(Modeling code records)
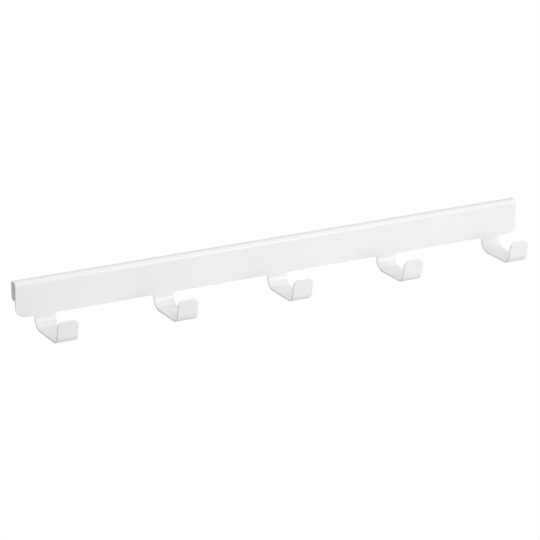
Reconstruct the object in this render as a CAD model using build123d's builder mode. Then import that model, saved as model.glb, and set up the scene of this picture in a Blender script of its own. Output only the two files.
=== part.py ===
from build123d import *
import os
from math import cos, radians, sin, tan

# Rail with five hooks, folded from one sheet of painted steel
#
# A front plate and a shorter rear flange are joined by a double fold at the top. The slot
# between them is open at the bottom, so the rail hangs over an edge or a bar. Tongues of
# the same sheet run down from the front plate, bend forward into level arms and end in
# upturned lips that lean away from the plate.
#
# Sizes are in millimetres. X runs along the rail, -Y is the front and +Z is up. The origin
# is the middle of the seat, the flat inside of the fold that rests on what the rail hangs on.

# The sheet
sheet = 2.2
edge_break = 0.4

# The rail
rail_length = 600.0
front_height = 38.3
rear_height = 23.5
slot_width = 7.0
fold_bend = 2.3
front_corner = 10.0
rear_corner = 5.0

# The hooks, from the ends of the rail inwards and from the root to the tip
hook_count = 5
end_margin = 32.0
hook_width = 22.5
root_fillet = 2.4
root_flat = 0.1
root_bend = 10.2
hook_reach = 58.5
lip_bend = 9.0
lip_rise = 23.2
lip_lean = 9.0
lip_corner = 5.5

# Edges this near to a height are taken to lie at it.
height_tolerance = 0.01

# Faces of the channel
front_face = -slot_width / 2 - sheet
rear_face = slot_width / 2 + sheet
front_bottom = sheet - front_height
rear_bottom = sheet - rear_height

# The tongue stays flat past the fillets at its root, then bends forward into the arm.
hook_pitch = (rail_length - 2 * end_margin) / (hook_count - 1)
arm_top = front_bottom - root_fillet - root_flat - root_bend
lip_top = arm_top + lip_rise

# The lip's outer edge is at the hook's reach, and its inner face is one sheet behind that.
lean = radians(lip_lean)
lip_tip = front_face - hook_reach + sheet * cos(lean)
lip_foot = lip_tip + lip_rise * tan(lean)
lip_direction = Axis((0, lip_foot, arm_top), (0, -sin(lean), cos(lean)))


# One hook: a strip of sheet whose upper face runs from inside the plate to the tip
with BuildPart() as hook:
    with BuildSketch(Plane.YZ):
        with BuildLine():
            FilletPolyline(
                (front_face, front_bottom + sheet),
                (front_face, arm_top),
                (lip_foot, arm_top),
                (lip_tip, lip_top),
                radius=[root_bend, lip_bend],
            )
            offset(amount=sheet, side=Side.LEFT)
        make_face()
    extrude(amount=hook_width / 2, both=True)

    # The end of the strip is the face furthest along the lip, and its corners are rounded.
    strip_end = hook.faces().sort_by(lip_direction).last
    fillet(strip_end.edges().filter_by(Axis.X, reverse=True), radius=lip_corner)


def across_sheet(height):
    """Straight edges of the rail that run through the sheet, front to back, at a height."""
    low = height - height_tolerance
    high = height + height_tolerance
    return hook_rail.edges().filter_by(Axis.Y).filter_by_position(Axis.Z, low, high).sort_by(Axis.X)


def meets_square(edge, faces):
    """True for an edge where the cut side of the sheet meets one of its two skins."""
    middle = edge.position_at(0.5)
    normals = [face.normal_at(middle) for face in faces if edge in face.edges()]
    return abs(normals[0].dot(normals[-1])) < cos(radians(45))


# The whole rail
with BuildPart() as hook_rail:
    # The channel: front plate, double fold and rear flange
    with BuildSketch(Plane.YZ):
        with BuildLine():
            FilletPolyline(
                (front_face, front_bottom),
                (front_face, sheet),
                (rear_face, sheet),
                (rear_face, rear_bottom),
                radius=fold_bend + sheet,
            )
            offset(amount=sheet, side=Side.RIGHT)
        make_face()
    extrude(amount=rail_length / 2, both=True)

    # The hooks, evenly spaced about the middle of the rail
    with GridLocations(hook_pitch, 0, hook_count, 1):
        add(hook.part)

    # Fillets where the tongues leave the lower edge of the front plate
    fillet(across_sheet(front_bottom)[1:-1], radius=root_fillet)

    # The lower corners at the two ends of the rail
    fillet(across_sheet(front_bottom).group_by(Axis.X)[0], radius=front_corner)
    fillet(across_sheet(front_bottom).group_by(Axis.X)[-1], radius=front_corner)
    fillet(across_sheet(rear_bottom), radius=rear_corner)

    # The cut outline of the sheet is deburred all round, on both its edges.
    sheet_faces = hook_rail.faces()
    cut_edges = [edge for edge in hook_rail.edges() if meets_square(edge, sheet_faces)]
    chamfer(cut_edges, length=edge_break)

hook_rail.part.label = "hook_rail"
os.makedirs("parts", exist_ok=True)
export_step(hook_rail.part, "parts/hook_rail.step")
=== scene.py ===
# %% [markdown]
# # A hook rail of folded, powder-coated steel
#
# The rail is one sheet of steel. Its top is folded over into a narrow channel that hangs on an
# edge, and five tongues of the same sheet are bent forward into hooks. This lesson folds the
# sheet in Blender much as a press brake does it, gives it a satin white coat and lights it
# softly from the front.
#
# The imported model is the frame. Its one solid says how large the rail is and where it hangs.

# %% Load the frame
import bmesh
import bpy
from math import cos, pi, radians, sin, tan
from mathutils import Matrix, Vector


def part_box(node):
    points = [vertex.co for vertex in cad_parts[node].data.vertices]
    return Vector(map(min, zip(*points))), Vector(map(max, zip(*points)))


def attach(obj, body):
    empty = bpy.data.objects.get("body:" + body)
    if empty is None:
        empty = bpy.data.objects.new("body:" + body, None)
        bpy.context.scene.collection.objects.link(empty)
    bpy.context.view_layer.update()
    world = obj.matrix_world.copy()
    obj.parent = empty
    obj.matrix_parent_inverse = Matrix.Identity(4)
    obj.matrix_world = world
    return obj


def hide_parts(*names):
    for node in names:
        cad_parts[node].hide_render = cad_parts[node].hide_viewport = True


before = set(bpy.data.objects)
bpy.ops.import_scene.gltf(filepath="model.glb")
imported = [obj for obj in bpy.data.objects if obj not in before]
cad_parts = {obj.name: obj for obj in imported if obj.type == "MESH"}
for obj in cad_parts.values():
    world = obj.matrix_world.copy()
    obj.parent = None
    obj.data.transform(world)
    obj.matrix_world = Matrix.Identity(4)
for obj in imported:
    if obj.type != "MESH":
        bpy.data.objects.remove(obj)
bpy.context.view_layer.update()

MM = 0.001
low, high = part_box("hook_rail")
print("frame nodes:", sorted(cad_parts))
print("rail size in mm:", [round(side / MM, 2) for side in high - low])

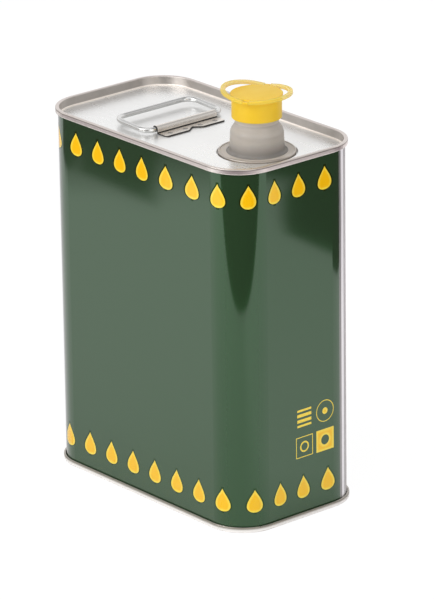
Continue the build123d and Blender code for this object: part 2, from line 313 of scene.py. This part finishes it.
def addFloor():
    mesh = bpy.data.meshes.new("floor")
    shape = bmesh.new()
    size = {"radius": studio["floorRadius"], "segments": studio["floorSides"]}
    bmesh.ops.create_circle(shape, cap_ends=True, **size)
    shape.to_mesh(mesh)
    shape.free()
    floor = bpy.data.objects.new("floor", mesh)
    bpy.context.scene.collection.objects.link(floor)
    paper = Finish("floorPaper", {"Roughness": 0.9, "Specular IOR Level": 0.0, "Emission Strength": 1.0})
    x, y, z = paper.coordinates()
    ahead = x * towardsCamera.x + y * towardsCamera.y
    across = x * rightOfCamera.x + y * rightOfCamera.y
    dark = 0.0
    for softness, corners in studio["darkThings"].values():
        dark = patchDepth(ahead, across, corners).inside(softness).most(dark)
    isCamera = paper.node("ShaderNodeLightPath", {}, {}, "Is Camera Ray")
    isGlossy = isCamera.sibling("Is Glossy Ray")
    isThrough = isCamera.sibling("Is Transmission Ray")
    flecks = paper.noise(*studio["flecks"]) * studio["fleckShare"]
    pale = paper.colour(flecks, studio["floorColour"], studio["floorFleck"])
    mirrored = paper.colour(dark, studio["floorMirrored"], studio["floorDark"])
    paper.set("Base Color", paper.colour(isGlossy, pale, mirrored))
    rightSide = (across - studio["rightGlowStart"]).inside(studio["rightGlowSoftness"])
    lit = isGlossy * rightSide * (1 - dark)
    paper.set("Emission Color", paper.colour(lit, (0, 0, 0), studio["rightGlow"]))
    white = paper.node("ShaderNodeEmission", {}, {"Color": (1, 1, 1), "Strength": studio["floorGlow"]})
    plain = Reading(paper, paper.shader.outputs[0])
    toEye = isCamera.most(isThrough) * studio["floorWhite"]
    seen = paper.node("ShaderNodeMixShader", {}, {0: toEye, 1: plain, 2: white})
    paper.feed(paper.tree.nodes["Material Output"].inputs["Surface"], seen)
    mesh.materials.append(paper.material)


addLamps(studio["lamps"])
addWorld()
addFloor()
print("studio lit")

# Printed body sheet: green with two rows of drops, a bare strip for the weld and a small group of marks.
# Places along the print are distances round the wall from the middle of the front face, towards +X. A row's
# drops stand evenly, apart from a drift along the print that comes in over its rise and goes over its fall.
# The shares of the marks are of half a mark's size.
millimetre = 0.001
bodyPrint = {
    "seamStandout": 1.5 * millimetre,
    "cornerRadius": 22 * millimetre,
    "green": (0.0145, 0.0390, 0.0130),
    "greenWorn": (0.0170, 0.0460, 0.0160),
    "varnish": {
        "IOR": 1.5,
        "Specular Tint": (0.1, 0.85, 0.2),
        "Coat Roughness": 0.05,
        "Coat IOR": 1.56,
    },
    "roughness": (0.07, 0.11),
    "yellow": (1.0, 0.54, 0.001),
    "yellowRim": (1.0, 0.74, 0.07),
    "dropLine": (0.012, 0.017, 0.002),
    "dropCount": 25,
    "firstDrop": -73.2 * millimetre,
    "dropWidth": 10.0 * millimetre,
    "dropHeight": 13.6 * millimetre,
    "dropTaper": 1.25,
    "rows": {
        "low": {
            "height": 18.3 * millimetre,
            "shift": 1.3 * millimetre,
            "drift": 5.3 * millimetre,
            "rise": (-235 * millimetre, -180 * millimetre),
            "fall": (78 * millimetre, 138 * millimetre),
        },
        "high": {
            "height": 197.4 * millimetre,
            "shift": 0.0,
            "drift": 5.9 * millimetre,
            "rise": (6 * millimetre, 66 * millimetre),
            "fall": (66 * millimetre, 126 * millimetre),
        },
    },
    "inkEdge": 0.12 * millimetre,
    "rimWidth": 1.2 * millimetre,
    "rimShare": 0.8,
    "lineWidth": 1.0 * millimetre,
    "lineStrengthLow": 0.5,
    "lineStrengthHigh": 0.95,
    "mottle": (9, 3, 0.55),
    "mottleShare": 0.7,
    "speckle": (900, 2),
    "dents": (11, 1.5),
    "dentDepth": 0.4 * millimetre,
    "skin": (700, 2),
    "skinDepth": 0.002 * millimetre,
    "inkCoatLoss": 0.3,
    "strip": (150.3 * millimetre, 165.0 * millimetre),
    "stripMetal": (0.93, 0.93, 0.925),
    "stripGrey": (0.22, 0.215, 0.205),
    "stripMetallic": 0.7,
    "stripRoughness": (0.26, 0.32),
    "stripGrain": (1, 4, 0.6, (60, 60, 3000)),
    "stripWear": 0.1,
    "stripLines": ((151.3 * millimetre, 2.0 * millimetre), (156.6 * millimetre, 1.8 * millimetre)),
    "stripLineStrength": 0.85,
    "marksCentre": (130.6 * millimetre, 51.0 * millimetre),
    "marksPitch": (15.4 * millimetre, 17.4 * millimetre),
    "markSize": 13.0 * millimetre,
    "markLine": 0.45 * millimetre,
    "markShares": {"bar": 0.14, "bars": 0.8, "dot": 0.3, "frame": 0.96, "ring": 0.5, "hole": 0.45},
}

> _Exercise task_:
Transcribe, exactly and exclusively, the run of lines that opens with the line bearing "# Fillets where" and closes with the line bearing "imported = [obj".

> _Written solution_:
    # Fillets where the tongues leave the lower edge of the front plate
    fillet(across_sheet(front_bottom)[1:-1], radius=root_fillet)

    # The lower corners at the two ends of the rail
    fillet(across_sheet(front_bottom).group_by(Axis.X)[0], radius=front_corner)
    fillet(across_sheet(front_bottom).group_by(Axis.X)[-1], radius=front_corner)
    fillet(across_sheet(rear_bottom), radius=rear_corner)

    # The cut outline of the sheet is deburred all round, on both its edges.
    sheet_faces = hook_rail.faces()
    cut_edges = [edge for edge in hook_rail.edges() if meets_square(edge, sheet_faces)]
    chamfer(cut_edges, length=edge_break)

hook_rail.part.label = "hook_rail"
os.makedirs("parts", exist_ok=True)
export_step(hook_rail.part, "parts/hook_rail.step")
=== scene.py ===
# %% [markdown]
# # A hook rail of folded, powder-coated steel
#
# The rail is one sheet of steel. Its top is folded over into a narrow channel that hangs on an
# edge, and five tongues of the same sheet are bent forward into hooks. This lesson folds the
# sheet in Blender much as a press brake does it, gives it a satin white coat and lights it
# softly from the front.
#
# The imported model is the frame. Its one solid says how large the rail is and where it hangs.

# %% Load the frame
import bmesh
import bpy
from math import cos, pi, radians, sin, tan
from mathutils import Matrix, Vector


def part_box(node):
    points = [vertex.co for vertex in cad_parts[node].data.vertices]
    return Vector(map(min, zip(*points))), Vector(map(max, zip(*points)))


def attach(obj, body):
    empty = bpy.data.objects.get("body:" + body)
    if empty is None:
        empty = bpy.data.objects.new("body:" + body, None)
        bpy.context.scene.collection.objects.link(empty)
    bpy.context.view_layer.update()
    world = obj.matrix_world.copy()
    obj.parent = empty
    obj.matrix_parent_inverse = Matrix.Identity(4)
    obj.matrix_world = world
    return obj


def hide_parts(*names):
    for node in names:
        cad_parts[node].hide_render = cad_parts[node].hide_viewport = True


before = set(bpy.data.objects)
bpy.ops.import_scene.gltf(filepath="model.glb")
imported = [obj for obj in bpy.data.objects if obj not in before]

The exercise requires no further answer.